- Parent company: Period Music Company
- Founded: 1949
- Founder: William Avar (né Vilmos Avar; 1899–1986)
- Status: Inactive
- Genre: Classical; jazz;
- Country of origin: United States
- Location: New York

= Period Records =

American record label (e. 1949)

Period Records was an American record label that was founded in 1949.

== History ==
Period Records was the label of Period Music Company. Period had a large catalog of classical and operetta recordings, as well as jazz and popular music. In 1956, Period sold its jazz LP catalog (10 disks) to Bethlehem Records. Production of all its jazz recordings were supervised by Leonard Feather. Several of the Period recordings had been previously released by Jazztone for mail-order club release. Hungarian-born William Avar (né Vilmos Avar; 1899–1986) was president; Frank Stevens was general manager; Leonard Feather was head of A&R for jazz.

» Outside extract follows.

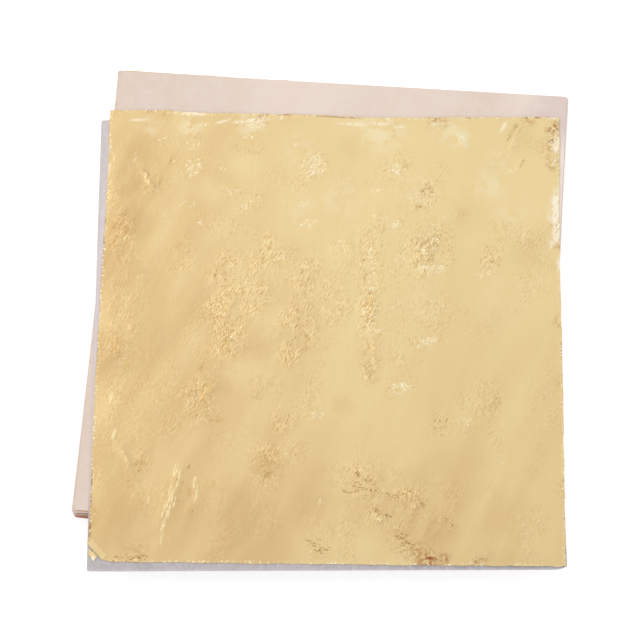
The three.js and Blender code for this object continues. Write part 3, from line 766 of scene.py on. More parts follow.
# soft ovals on the leaf: middle x, y, the way they run, half length, half width, strength
leafClusters = {
    "crinkle": [   # patches of close wrinkles
        (-63.5, 30, 95, 10, 4.5, 0.77), (-66.5, 36, 90, 14.5, 2.5, 0.51),
        (-54.5, 46, 120, 4, 4, 0.68), (-49, 54, 60, 3.5, 2, 0.42), (-58.5, 50, 60, 6.5, 6, 0.34),
        (-44.5, 23, 75, 6.5, 4.5, 0.47), (-32, 18.5, 60, 8, 4.5, 0.81),
        (-32.5, 6.5, 75, 10, 5, 0.85), (-25.5, 9.5, 60, 12.5, 7, 0.72),
        (-20.5, 23.5, 75, 8, 4, 0.77), (-15, 24, 50, 6, 4.5, 0.51), (-7, 18, 60, 7, 4.5, 0.85),
        (-10, 4, 65, 9, 5, 0.77), (-3, 10, 60, 11, 5, 0.59), (-63.5, 7, 60, 11, 8, 0.47),
        (-63.5, -2, 70, 9, 8, 0.64), (-30.5, 44.5, 0, 4.5, 3, 0.42),
        (-17.5, 49.5, 60, 5, 4.5, 0.3), (-6, 53, 45, 6, 6, 0.47), (-25, 40, 45, 5, 3, 0.51),
        (-52, 61, 30, 4, 2.5, 0.3), (-43, 52.5, 45, 6, 4, 0.38), (28.5, 43.5, 60, 8.5, 4.5, 0.64),
        (29.5, 26, 75, 10, 8, 0.85), (12, 19.5, 90, 17, 4.5, 0.72), (11.5, 7, 90, 8.5, 4, 0.85),
        (14, 31.5, 80, 8, 4, 0.51), (19.5, 23.5, 60, 6.5, 5, 0.47), (20, 52.5, 30, 6, 4.5, 0.51),
        (50, 25.5, 50, 7, 4.5, 0.64), (3.5, 27, 0, 4, 4, 0.42), (2.5, 8.5, 70, 8, 5, 0.59),
        (39, 36.5, 60, 4, 2.5, 0.34), (13, 0.5, 0, 5, 3, 0.68), (33, 4.5, 70, 8, 4.5, 0.34),
        (62, 19, 60, 8, 6, 0.34), (45, 1, 60, 8, 6.5, 0.21), (-29.5, -2.5, 65, 9, 6, 0.85),
        (-9, -3.5, 65, 9, 6, 0.81), (-39.5, -22, 70, 9, 6, 0.81), (-53, -19, 60, 9, 7, 0.38),
        (-64, -21, 90, 12.5, 4, 0.42), (-64, -31.5, 80, 11.5, 5, 0.34),
        (-20.5, -17, 60, 5, 4, 0.38), (-13.5, -28, 65, 5, 4, 0.68),
        (-17.5, -41.5, 80, 8.5, 5, 0.77), (-10, -37.5, 60, 4, 4, 0.51),
        (-55.5, -41, 40, 4.5, 4, 0.51), (-31, -34, 60, 6.5, 4.5, 0.26),
        (-32.5, -49, 60, 6, 5, 0.3), (-51.5, -52, 60, 6, 4.5, 0.34), (-29, -59, 140, 6.5, 4, 0.34),
        (-3, -64.5, 140, 4.5, 3, 0.42), (-18.5, -54.5, 60, 6.5, 5, 0.26), (12, -4, 90, 6, 4, 0.59),
        (22.5, -6, 45, 8, 5, 0.42), (21.5, -16, 15, 6.5, 4, 0.42), (12, -12, 90, 6, 3, 0.85),
        (33, -28, 45, 6, 4.5, 0.42), (40.5, -27.5, 0, 3.5, 4, 0.34), (9.5, -45, -15, 7, 6, 0.81),
        (22, -50, -10, 8.5, 4, 0.81), (15.5, -55, -20, 6, 4, 0.72), (23, -63, -45, 6.5, 4, 0.68),
        (35, -57.5, -45, 5, 2.5, 0.51), (28.5, -68, -10, 7, 2.5, 0.68),
        (44.5, -68, 20, 4, 2, 0.51), (64, -20, 90, 12.5, 6, 0.3), (58.5, -57.5, 20, 7, 6, 0.3),
        (49, -22, 60, 3.5, 3, 0.42), (36, -50.5, 60, 6.5, 4.5, 0.3), (-30, 5, 60, 20, 11, 0.4),
        (-6, 2, 65, 22, 10, 0.35), (-62, 5, 80, 22, 8, 0.35), (22, 18, 85, 26, 14, 0.3),
        (-58, -22, 85, 22, 9, 0.3), (18, -50, 150, 20, 10, 0.35),
    ],
    "glint": [   # short bright threads
        (-43.5, 70, 0, 4.5, 1, 1), (-39.5, 66, 20, 2, 1, 0.9), (-26, 62, 0, 2, 1, 0.8),
        (-25, 66.5, 0, 5.5, 1.5, 0.9), (-12, 59.5, 0, 2, 1.5, 0.7), (-52, 61, 30, 3.5, 2, 0.5),
        (-43.5, 59, 0, 3.5, 1.5, 0.7), (-42.5, 51.5, 60, 4, 3, 0.8), (-33.5, 51, -40, 2, 1, 0.8),
        (-30.5, 44.5, 0, 3.5, 2, 0.7), (-5.5, 53, 45, 4.5, 4.5, 0.9),
        (-44, 39.5, 0, 3.5, 1.5, 0.7), (-25, 40, 45, 4, 2, 0.8), (-8.5, 40.5, 0, 3.5, 1.5, 0.8),
        (-39.5, 33, -40, 2, 1, 0.8), (-7, 34, 0, 3.5, 2, 0.7), (-60.5, 55, 75, 2.5, 1, 0.7),
        (-15, 24, 30, 3, 3, 0.7), (-63, 66.5, 0, 2, 1, 0.6), (19.5, 52.5, -20, 4.5, 3, 0.8),
        (13, 45, 10, 3, 1, 1), (4, 49, 0, 3, 1.5, 0.6), (19, 34, 10, 3, 1.5, 1),
        (14, 36.5, 0, 3, 1.5, 0.7), (34, 36.5, 10, 2, 1, 0.8), (54.5, 52, 20, 2.5, 1, 1),
        (44.5, 45, 0, 2, 1.5, 0.7), (51.5, 58, 0, 1, 1, 0.6), (30.5, 20, 5, 5.5, 2, 1),
        (46.5, 19, 15, 3.5, 1.5, 0.8), (21, 23, 0, 2.5, 2, 0.6), (58, 31, 90, 3.5, 0.5, 0.5),
        (62, 17, 30, 3.5, 3, 0.5), (17.5, 7.5, 10, 2, 1, 0.8), (34, 9, 30, 3, 2, 0.6),
        (13, 0.5, 0, 4.5, 2, 0.8), (3.5, 27, 0, 3.5, 2.5, 0.6), (29.5, -2.5, 25, 4, 2, 1),
        (21.5, -17, 10, 4.5, 2, 1), (40.5, -27, 0, 2, 1.5, 0.8), (50.5, -39, -30, 2, 1, 0.7),
        (58.5, -57.5, 20, 5.5, 4.5, 0.4), (-3.5, -26, 15, 3.5, 1.5, 0.8),
        (-1.5, -52, -40, 2, 1, 0.7), (-14.5, -23.5, 0, 2, 1, 0.7), (-39.5, -22, 70, 5, 2.5, 0.5),
        (-64, -20, 90, 3.5, 1.5, 0.6), (-61.5, -10, 80, 2.5, 1, 0.7), (-62, -34, 80, 3.5, 2, 0.5),
        (-63.5, -57, 0, 2, 2, 0.4), (64, -22, 90, 9.5, 3.5, 0.35), (25.5, -53.5, 70, 2, 1, 0.8),
        (15.5, -57, 20, 2, 1, 0.8), (-4.5, -67.5, 85, 2, 0.5, 0.8), (40, 63, 70, 3, 1.5, 0.7),
        (56, 61.5, 60, 3, 1.5, 0.6), (67, 62.5, 80, 4.5, 1.5, 1), (-29.5, -5, 60, 6, 3, 0.35),
        (-9, -3, 60, 6, 3, 0.3), (29.5, 28, 70, 7.5, 4.5, 0.7), (12, 19.5, 90, 12.5, 2.5, 0.7),
        (28.5, 43, 60, 6, 3.5, 0.5), (11.5, 6, 90, 7, 2.5, 0.6), (-32.5, 7.5, 60, 7.5, 3.5, 0.3),
    ],
    # painted shade in creases on the slant
    "slantCrease": [   # dark creases on the slant
        (-40.7, -43.2, 75, 2, 0.5, 1.4), (-42.5, -49, 80, 5, 0.5, 0.9),
        (-54.5, 46, 60, 3.5, 2.5, 0.81), (-49.5, 54, 60, 2, 1, 0.81),
        (-56.5, 48.5, 120, 3.5, 1, 0.72), (-32, 18.5, 60, 5.5, 3, 0.72),
        (-32.5, 6.5, 75, 8, 3.5, 0.63), (-25.5, 9.5, 60, 10.5, 5.5, 0.45),
        (-20.5, 24, 75, 6, 2, 0.81), (-7, 18, 60, 5.5, 3.5, 0.72), (-10, 4, 65, 7.5, 3.5, 0.63),
        (-63.5, 30, 95, 9, 3, 0.72), (-44.5, 23, 75, 4, 3, 0.45), (28.5, 43.5, 60, 6.5, 3.5, 0.81),
        (29.5, 26, 75, 8, 5.5, 0.81), (12, 19.5, 90, 14.5, 3, 0.72), (11.5, 7, 90, 6.5, 2.5, 0.9),
        (12, -12, 90, 5, 2, 0.9), (50, 25.5, 50, 5, 3, 0.54), (56, 65, 55, 4, 2.5, 0.9),
        (58, 55, 50, 2, 1, 0.9), (-29.5, -2.5, 65, 7.5, 4, 0.72), (-9, -3.5, 65, 7.5, 4, 0.72),
        (-39.5, -22, 70, 7.5, 4, 0.72), (-13.5, -28, 65, 4, 2.5, 0.9),
        (-17.5, -41.5, 80, 6.5, 3.5, 0.72), (-10, -37.5, 60, 3.5, 2.5, 0.72),
        (-55, -42, 40, 3.5, 2, 0.9), (49, -22, 60, 3, 2.5, 0.9), (39, -23, 0, 1.5, 1, 0.72),
        (33, -28.5, 45, 4, 3.5, 0.72), (39.5, -30, 90, 3.5, 0.5, 0.72),
        (-43.5, -46, 75, 4, 1, 0.9), (-55, -15, 120, 3.5, 2, 0.72), (-62.5, -11.5, 0, 2, 1, 0.72),
        (-29, -59, 125, 5, 2.5, 0.63), (-39.5, -55, 40, 1.5, 1, 0.72),
        (-20, -20.5, 150, 3, 2, 0.63), (-69, -46.5, 90, 3.5, 0.5, 0.9),
        (-68.5, -53.5, 90, 3, 0.5, 0.9), (-68.5, -60.5, 90, 3.5, 1, 0.9),
        (6, 22, 90, 1.5, 0.5, 0.72),
    ],
    # painted shade in creases across
    "flatCrease": [   # dark creases across
        (7.5, -43, -10, 3.5, 1.5, 1), (12, -46, -10, 3.5, 1.5, 1), (9.5, -48, -20, 6, 3, 0.8),
        (19, -50, -5, 3.5, 1.5, 0.9), (24.5, -49, 10, 3.5, 1, 1), (27, -51, -40, 2.5, 1, 1),
        (14, -54, -15, 3, 1, 1), (17, -55.5, -25, 2.5, 1, 1), (22, -62.5, -45, 3.5, 2.5, 1),
        (24, -64, -30, 3.5, 1.5, 0.9), (35, -57.5, -45, 4, 1.5, 0.8),
        (-3, -64.5, -30, 3.5, 2.5, 0.9), (-2, -65.5, -40, 2.5, 1, 1), (-33, -65, 10, 2.5, 0.5, 1),
        (28.5, -68, -10, 6.5, 1, 1), (44.5, -68.5, 20, 3, 1, 1), (-55, -68.5, 0, 6.5, 1, 0.8),
        (-22, 69.5, 35, 2.5, 1, 1), (49.5, 49, 0, 2.5, 1, 0.5), (23, -66, 0, 3, 1, 0.8),
        (-47, -52, 0, 1, 1, 0.5),
    ],
    # painted highlights: long bright strands on the folds
    "strand": [   # long bright strands
        (-45.5, -52, 77, 11, 2, 1), (-44, -44.5, 78, 3.5, 1, 1), (-47.5, -58, 80, 5, 1, 1),
        (-38, -49, 97, 5.5, 1, 0.95), (-51.5, -54, 100, 3, 0.5, 0.9),
        (-50, -25, 92, 2.5, 0.5, 0.9), (-46.5, -21, 92, 3, 0.5, 0.9),
        (-59.5, -39, 122, 4.5, 1, 0.95), (-56.5, 47.5, 121, 4, 1, 0.95),
        (-67.5, 54, 90, 3.5, 1, 0.9), (-67.5, 46, 90, 2, 1, 0.9), (39, 62.5, 115, 3.5, 1, 0.8),
        (-62.5, -34.5, 82, 4.5, 1.5, 0.7), (-64, -20, 88, 4.5, 1.5, 0.7),
        (58, 31, 92, 3.5, 1, 0.6),
    ],
    "glare": [   # mostly along the border
        (-44, 69.4, 0, 5, 0.6, 1), (-34, 67.2, 20, 2.4, 0.4, 0.8), (-25, 67.6, 8, 6, 0.7, 0.9),
        (-16, 68.8, 60, 1, 0.4, 0.9), (6, 67.6, 0, 5, 0.5, 0.7), (14, 67.8, 0, 3.4, 0.5, 0.8),
        (68.2, 38.5, 92, 6.5, 1.4, 1.8), (68.3, 33, 85, 3.4, 1.4, 1.6),
        (66.2, 29, 75, 1.8, 0.8, 0.8), (68.6, 22, 90, 2.4, 0.5, 1), (68.2, 60.5, 75, 2.2, 0.8, 1),
        (67.4, 55.5, 80, 1.6, 0.4, 0.8), (67.3, 70, -20, 1.4, 0.5, 1.1),
        (69, 14, 90, 1.6, 0.5, 0.9), (-68.6, 58, 90, 2, 0.35, 0.7),
        (-68.6, 51, 80, 1.6, 0.35, 0.7), (69.4, -10, 90, 3, 0.35, 0.8),
        (69.5, -30, 90, 4, 0.3, 0.8), (69.3, -40, 90, 3, 0.35, 0.8), (-68.8, 3, 90, 2, 0.3, 0.6),
        (52.5, 66.6, 62, 2, 0.5, 0.9), (20, 66.8, 0, 2, 0.5, 0.8), (31, 67.5, 40, 1, 0.4, 0.8),
        (68.8, 46, 85, 2, 0.5, 0.8), (69.2, -57, 90, 1.2, 0.3, 0.9),
        (40.2, 62, 110, 2.6, 0.35, 0.6), (-60, 66.8, 0, 2.4, 0.3, 0.7),
    ],
    "browned": [   # short pieces of the very edge
        (-22, 69.5, 35, 3, 0.5, 0.8), (-13, 70, 0, 3, 0.5, 1), (0.5, 69.5, 0, 8.5, 0.5, 1),
        (15.5, 69, 0, 4, 0.5, 0.8), (31, 69, 0, 4, 0.5, 0.9), (41.5, 69.5, 0, 1, 1, 0.8),
        (61, 69.5, 0, 2.5, 1, 1), (-56, 70.5, 0, 1, 1, 0.7), (-69, -46.5, 90, 2.5, 0.5, 1),
        (-68.5, -53, 90, 2.5, 0.5, 1), (-68.5, -60.5, 90, 3, 1, 1), (-69, 33.5, 90, 1, 0.5, 0.8),
        (-69, 27.5, 90, 1, 0.5, 0.8), (69, 35.5, 90, 1.5, 0.5, 0.9), (68, 11, 90, 2.5, 0.5, 0.7),
        (69, -3, 90, 4.5, 0.5, 0.7), (69.5, -20, 90, 3, 0.5, 0.6), (68.5, -46, 90, 2, 0.5, 1),
        (69, -56, 90, 1, 0.5, 0.9), (30, -69, 0, 4.5, 1, 1), (22.5, -69.5, 0, 1.5, 0.5, 0.8),
        (45, -69, 15, 2.5, 0.5, 1), (-62, -69, -30, 1.5, 1, 0.8), (-57, -69, 0, 2, 0.5, 0.8),
    ],
}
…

In 1950, Period was the American distributor for the French label L'Oiseau Lyre. In 1965, Everest Records acquired Period Records. Period re-issued several European labels, including Swing (fr) and Disques Vogue, as well as American labels, including Dawn. But Period also produced its own original recordings of artists that included Charles Mingus (1954), Jack Teagarden (1954), Ralph Burns (1954, 1955), Osie Johnson (1955), Maxine Sullivan (1955), Sonny Rollins (1957), Charlie Shavers (1957), Thad Jones (1957), Luckey Roberts (1958), and Danny Barker (1958).